CHARLES HAYNES: Yes, and this is really a dangerous thing, because m-- many Americans I, I think have given up on, on seeing themselves in the media and understanding themselves in the media, so we have kind of-- divided nation. We have a, a-- well, Peter Berger, the sociologist says that you know Sweden is the least religious country in the world perhaps and India the most religious, and America's an interesting combination of the two. It's a nation of Indians ruled by Swedes!
BOB GARFIELD:So what's the root of all this? Is it that the questions of religion are so loaded and so complicated that we, we're just afraid in the media to cover them?

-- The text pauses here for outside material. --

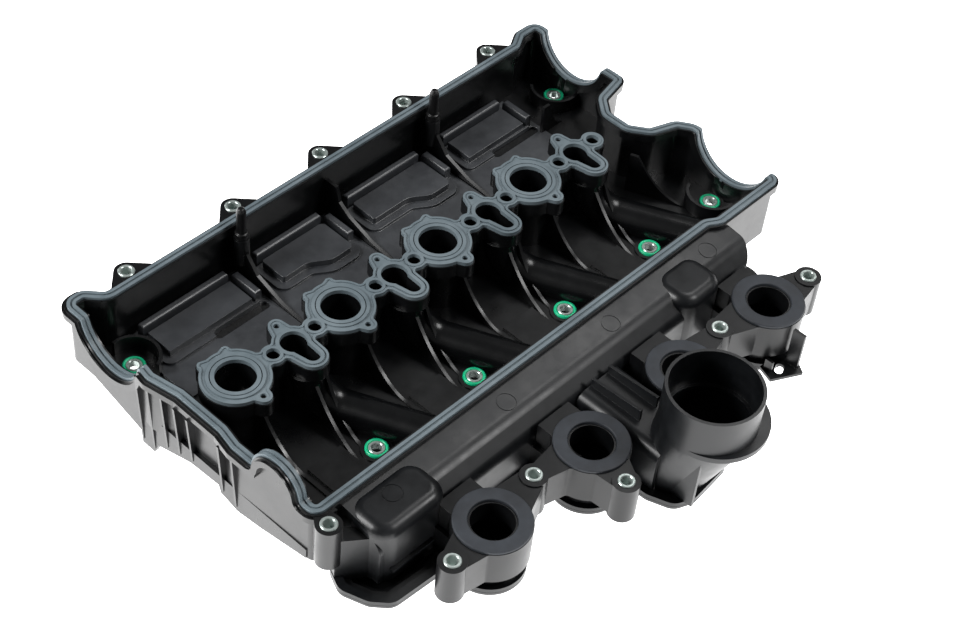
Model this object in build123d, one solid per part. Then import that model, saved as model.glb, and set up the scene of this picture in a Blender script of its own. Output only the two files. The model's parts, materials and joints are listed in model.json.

CHARLES HAYNES: i think there's a - there is a, a fear because-- out of really a lack of understanding. I mean we, we've gone through a period in the United States where we really have had a tough time figuring out the proper role of religion in public life, and I think that the-- path of least resistance has been to ignore it -- to say well the solution is just to, to - that's a private matter; let's keep it out. And I really wonder how the United States is going to make it as a nation, how we're going to live with all of these differences if we don't understand one another! If we don't know anything about one another! And I should think on that basis alone the press should take religion seriously by reporting accurately and fairly the various perspectives, the religious perspectives in others of the American people!
BOB GARFIELD: Excellent point. Is it going to happen?
CHARLES HAYNES:Well, this, this latest symbolic move by ABC has sort of made me less optimistic about what's going to happen. I, I hope the partnership with Beliefnet turns out to prove me wrong -- that ABC will do more coverage. I hope so.
BOB GARFIELD: Charles Haynes, thanks for joining us!
CHARLES HAYNES: Thank you for having me.
BOB GARFIELD: Charles Haynes is a senior scholar at the Freedom Forum's First Amendment Center in Roslyn, Virginia.